▶ [DIRECTIVE]: Reproduce the material in full, exactly as written.
## Begin
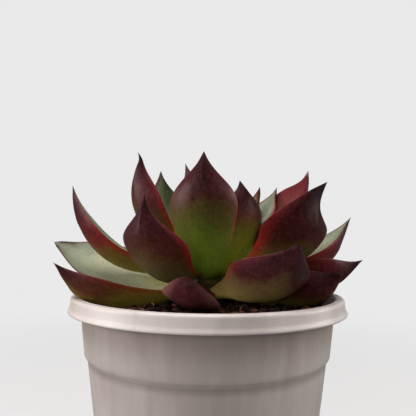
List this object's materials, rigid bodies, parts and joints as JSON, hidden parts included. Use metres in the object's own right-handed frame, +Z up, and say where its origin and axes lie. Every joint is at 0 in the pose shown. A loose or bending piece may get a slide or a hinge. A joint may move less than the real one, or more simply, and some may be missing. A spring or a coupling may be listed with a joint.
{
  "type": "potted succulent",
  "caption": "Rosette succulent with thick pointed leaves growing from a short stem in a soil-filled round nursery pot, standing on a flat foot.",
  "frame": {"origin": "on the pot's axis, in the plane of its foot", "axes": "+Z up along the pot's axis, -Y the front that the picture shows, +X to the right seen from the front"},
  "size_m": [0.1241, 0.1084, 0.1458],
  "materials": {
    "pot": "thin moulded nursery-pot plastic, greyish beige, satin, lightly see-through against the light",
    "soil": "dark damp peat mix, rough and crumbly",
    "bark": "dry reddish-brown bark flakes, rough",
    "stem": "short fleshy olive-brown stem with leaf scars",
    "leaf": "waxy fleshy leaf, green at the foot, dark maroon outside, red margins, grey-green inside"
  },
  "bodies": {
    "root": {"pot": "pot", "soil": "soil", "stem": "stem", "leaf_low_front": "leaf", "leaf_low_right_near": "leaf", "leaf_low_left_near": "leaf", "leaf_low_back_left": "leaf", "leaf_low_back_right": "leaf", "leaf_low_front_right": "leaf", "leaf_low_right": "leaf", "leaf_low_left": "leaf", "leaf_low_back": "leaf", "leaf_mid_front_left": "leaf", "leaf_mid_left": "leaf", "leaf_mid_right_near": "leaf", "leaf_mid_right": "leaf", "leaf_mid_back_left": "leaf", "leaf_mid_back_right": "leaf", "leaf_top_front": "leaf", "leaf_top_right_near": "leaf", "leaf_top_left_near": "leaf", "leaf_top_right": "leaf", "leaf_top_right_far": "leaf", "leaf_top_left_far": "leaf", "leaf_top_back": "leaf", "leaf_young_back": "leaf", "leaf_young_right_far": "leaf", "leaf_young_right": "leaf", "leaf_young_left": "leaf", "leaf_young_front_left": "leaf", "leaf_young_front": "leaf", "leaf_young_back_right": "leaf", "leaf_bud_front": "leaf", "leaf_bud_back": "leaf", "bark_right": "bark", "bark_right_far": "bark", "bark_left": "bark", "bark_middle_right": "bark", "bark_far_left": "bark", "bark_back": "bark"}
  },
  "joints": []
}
## End
▶ [SOLUTION TO THIS EXERCISE]:
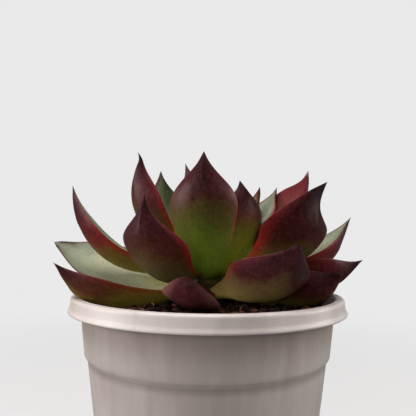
List this object's materials, rigid bodies, parts and joints as JSON, hidden parts included. Use metres in the object's own right-handed frame, +Z up, and say where its origin and axes lie. Every joint is at 0 in the pose shown. A loose or bending piece may get a slide or a hinge. A joint may move less than the real one, or more simply, and some may be missing. A spring or a coupling may be listed with a joint.
{
  "type": "potted succulent",
  "caption": "Rosette succulent with thick pointed leaves growing from a short stem in a soil-filled round nursery pot, standing on a flat foot.",
  "frame": {"origin": "on the pot's axis, in the plane of its foot", "axes": "+Z up along the pot's axis, -Y the front that the picture shows, +X to the right seen from the front"},
  "size_m": [0.1241, 0.1084, 0.1458],
  "materials": {
    "pot": "thin moulded nursery-pot plastic, greyish beige, satin, lightly see-through against the light",
    "soil": "dark damp peat mix, rough and crumbly",
    "bark": "dry reddish-brown bark flakes, rough",
    "stem": "short fleshy olive-brown stem with leaf scars",
    "leaf": "waxy fleshy leaf, green at the foot, dark maroon outside, red margins, grey-green inside"
  },
  "bodies": {
    "root": {"pot": "pot", "soil": "soil", "stem": "stem", "leaf_low_front": "leaf", "leaf_low_right_near": "leaf", "leaf_low_left_near": "leaf", "leaf_low_back_left": "leaf", "leaf_low_back_right": "leaf", "leaf_low_front_right": "leaf", "leaf_low_right": "leaf", "leaf_low_left": "leaf", "leaf_low_back": "leaf", "leaf_mid_front_left": "leaf", "leaf_mid_left": "leaf", "leaf_mid_right_near": "leaf", "leaf_mid_right": "leaf", "leaf_mid_back_left": "leaf", "leaf_mid_back_right": "leaf", "leaf_top_front": "leaf", "leaf_top_right_near": "leaf", "leaf_top_left_near": "leaf", "leaf_top_right": "leaf", "leaf_top_right_far": "leaf", "leaf_top_left_far": "leaf", "leaf_top_back": "leaf", "leaf_young_back": "leaf", "leaf_young_right_far": "leaf", "leaf_young_right": "leaf", "leaf_young_left": "leaf", "leaf_young_front_left": "leaf", "leaf_young_front": "leaf", "leaf_young_back_right": "leaf", "leaf_bud_front": "leaf", "leaf_bud_back": "leaf", "bark_right": "bark", "bark_right_far": "bark", "bark_left": "bark", "bark_middle_right": "bark", "bark_far_left": "bark", "bark_back": "bark"}
  },
  "joints": []
}